In June 2011, FASB issued ASU 2011-05, Comprehensive Income (Topic 220): Presentation of Comprehensive Income (“ASU 2011-05”). ASU 2011-05 allows an entity the option to present the total of comprehensive income, the components of net income, and the components of other comprehensive income either in a single continuous statement of comprehensive income or in two separate but consecutive statements. In both choices, an entity is required to present each component of net income along with total net income, each component of other comprehensive income along with a total for other comprehensive income, and a total amount for comprehensive income. ASU 2011-05 eliminates the option to present the components of other comprehensive income as part of the statement of changes in stockholders’ equity.
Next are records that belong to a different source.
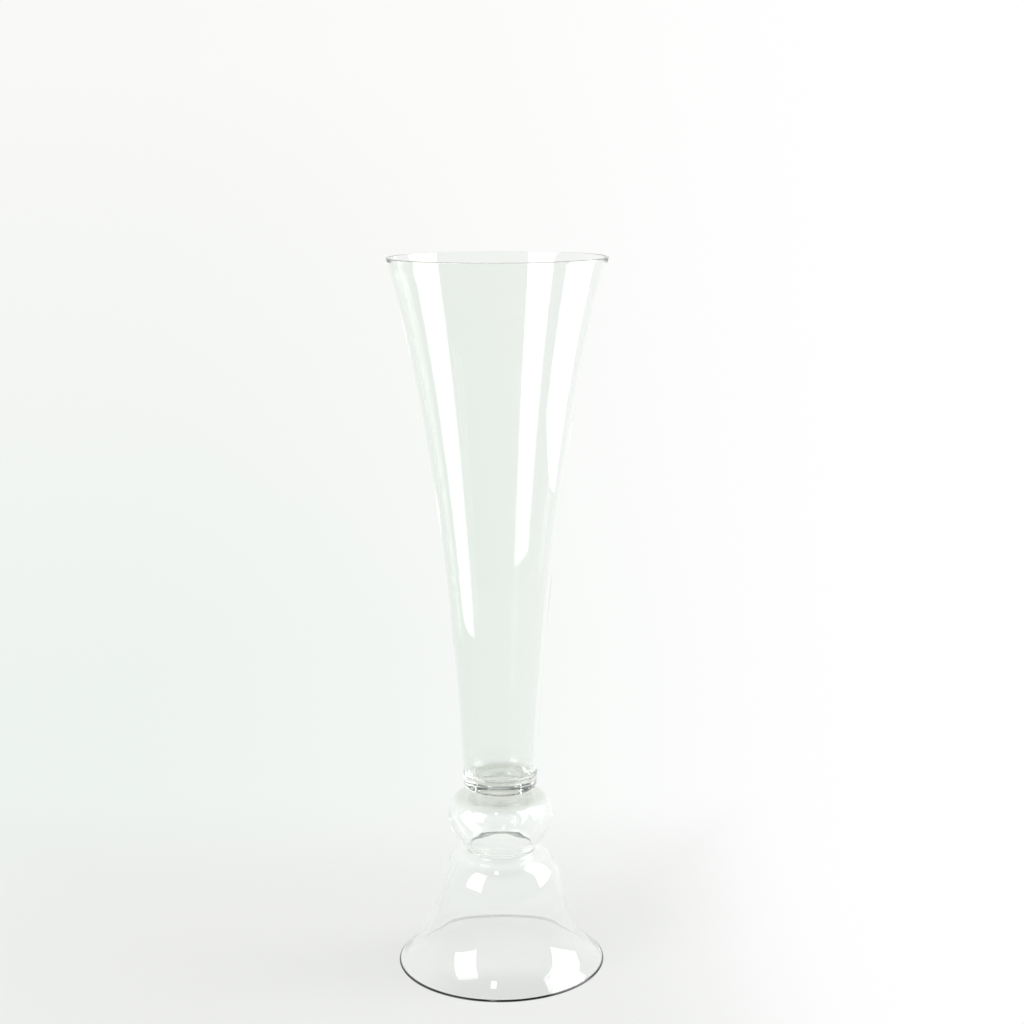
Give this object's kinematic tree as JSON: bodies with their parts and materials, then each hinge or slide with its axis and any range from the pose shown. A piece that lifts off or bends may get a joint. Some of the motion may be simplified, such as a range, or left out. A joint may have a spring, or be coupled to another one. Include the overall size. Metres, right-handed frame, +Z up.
{
  "type": "reversible trumpet vase",
  "caption": "Tall clear glass vase: a flaring trumpet fused to a hollow knop that opens into a bell foot; it stands on the bell or, turned over, on its mouth.",
  "frame": {"origin": "on the axis, in the plane of the bell's rim that the vase stands on", "axes": "+Z up along the vase's axis, from the bell foot to the trumpet's mouth"},
  "size_m": [0.2089, 0.209, 0.7],
  "materials": {
    "clear_glass": "clear, fire-polished"
  },
  "bodies": {
    "root": {"trumpet_bowl": "clear_glass", "weld_disc": "clear_glass", "hollow_knop": "clear_glass", "bell_foot": "clear_glass"}
  },
  "joints": []
}
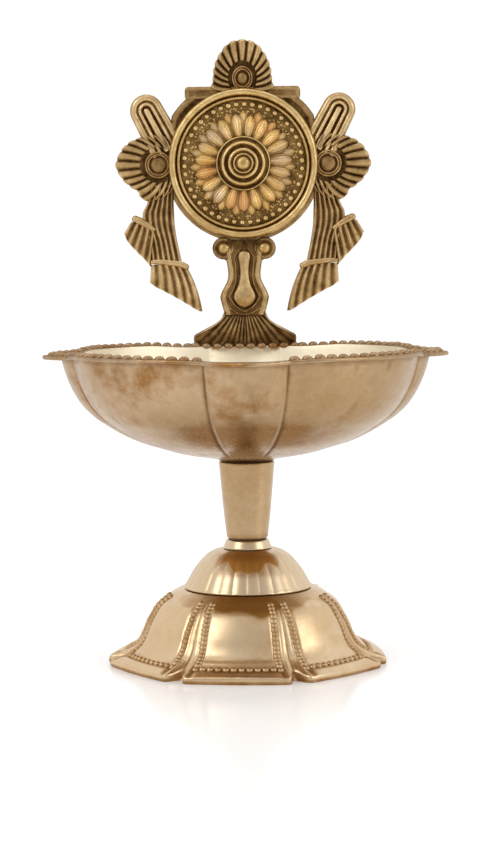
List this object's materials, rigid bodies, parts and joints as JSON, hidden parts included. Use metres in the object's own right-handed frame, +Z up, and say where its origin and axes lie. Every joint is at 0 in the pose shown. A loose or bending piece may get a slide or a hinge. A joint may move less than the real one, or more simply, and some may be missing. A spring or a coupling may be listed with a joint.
{
  "type": "diya oil lamp",
  "caption": "Brass pedestal oil lamp: beaded four-spouted bowl on a tapered stem and lobed foot, with a riveted wheel emblem behind the bowl.",
  "frame": {"origin": "on the stem's axis, on the surface that the lamp stands on", "axes": "+Z up along the stem; the emblem stands behind the bowl at +Y and faces -Y, the front; +X to the right"},
  "size_m": [0.1162, 0.1144, 0.1815],
  "materials": {
    "polished_brass": "polished cast brass, pale tan, with turning marks and darker staining in the creases",
    "antique_brass": "antiqued cast brass, brown in the recesses and rubbed bright on the ridges",
    "turned_brass": "turned brass, satin",
    "seam_washer": "thin darkened washer in a seam"
  },
  "bodies": {
    "base": {"base_skirt": "polished_brass", "base_dome": "polished_brass", "base_collar": "turned_brass", "base_clamp_washer": "turned_brass", "base_lock_nut": "turned_brass"},
    "lower_washer": {"stem_washer": "seam_washer"},
    "stem": {"stem": "polished_brass", "stem_stud": "turned_brass"},
    "upper_washer": {"bowl_seat_washer": "seam_washer"},
    "bowl": {"bowl": "polished_brass", "bowl_stud": "turned_brass", "emblem_bracket": "antique_brass", "emblem_plate": "antique_brass", "emblem_wheel": "antique_brass", "emblem_hub": "antique_brass", "rivet_left": "antique_brass", "rivet_right": "antique_brass", "foot_screw_left": "turned_brass", "foot_screw_right": "turned_brass"}
  },
  "joints": [
    {"name": "stem_turn", "type": "hinge", "parent": "base", "child": "lower_washer", "pos_m": [0, 0, 0.0354], "axis": [0, 0, 1], "range_deg": [0, 1441]},
    {"name": "stem_rise", "type": "slide", "parent": "lower_washer", "child": "stem", "axis": [0, 0, 1], "range_m": [0, 0.008]},
    {"name": "bowl_turn", "type": "hinge", "parent": "stem", "child": "upper_washer", "pos_m": [0, 0, 0.0576], "axis": [0, 0, 1], "range_deg": [0, 1441]},
    {"name": "bowl_rise", "type": "slide", "parent": "upper_washer", "child": "bowl", "axis": [0, 0, 1], "range_m": [0, 0.008]}
  ],
  "couplings": [
    {"joint": "stem_turn", "follows": "stem_rise", "rad_per_m": 3141.6},
    {"joint": "bowl_turn", "follows": "bowl_rise", "rad_per_m": 3141.6}
  ]
}
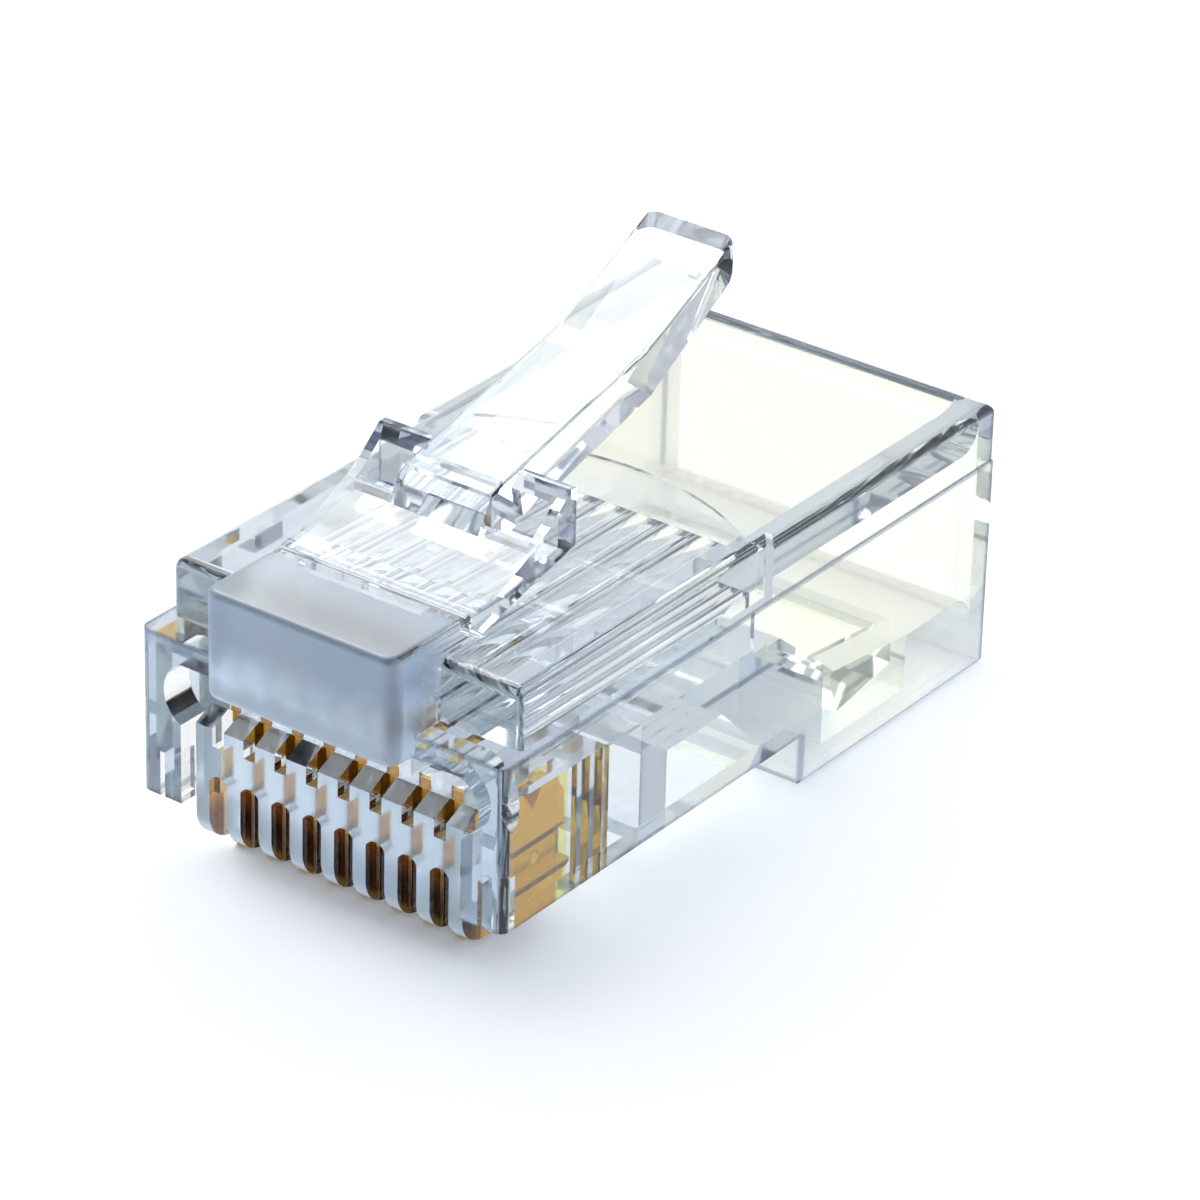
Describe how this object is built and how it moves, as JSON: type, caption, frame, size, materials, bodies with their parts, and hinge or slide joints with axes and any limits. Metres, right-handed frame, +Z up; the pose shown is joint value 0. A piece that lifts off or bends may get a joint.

It does not, however, change the items that must be reported in other comprehensive income or when an item of other comprehensive income must be reclassified to net income. In December 2011, the FASB issued ASU 2011-12, Deferral of the Effective Date for Amendments to the Presentation of Reclassifications of Items Out of Accumulated Other Comprehensive Income in Accounting Standards Update No. 2011-05, in order to redeliberate the portion of the earlier ASU relating to presentation of reclassifications from other comprehensive income. Both updates are effective for us during the first quarter of 2012, applied retrospectively. As ASU 2011-05 and ASU 2011-12 are only presentation standards, these standards did not have a material impact on our financial position, results of operations, or cash flows.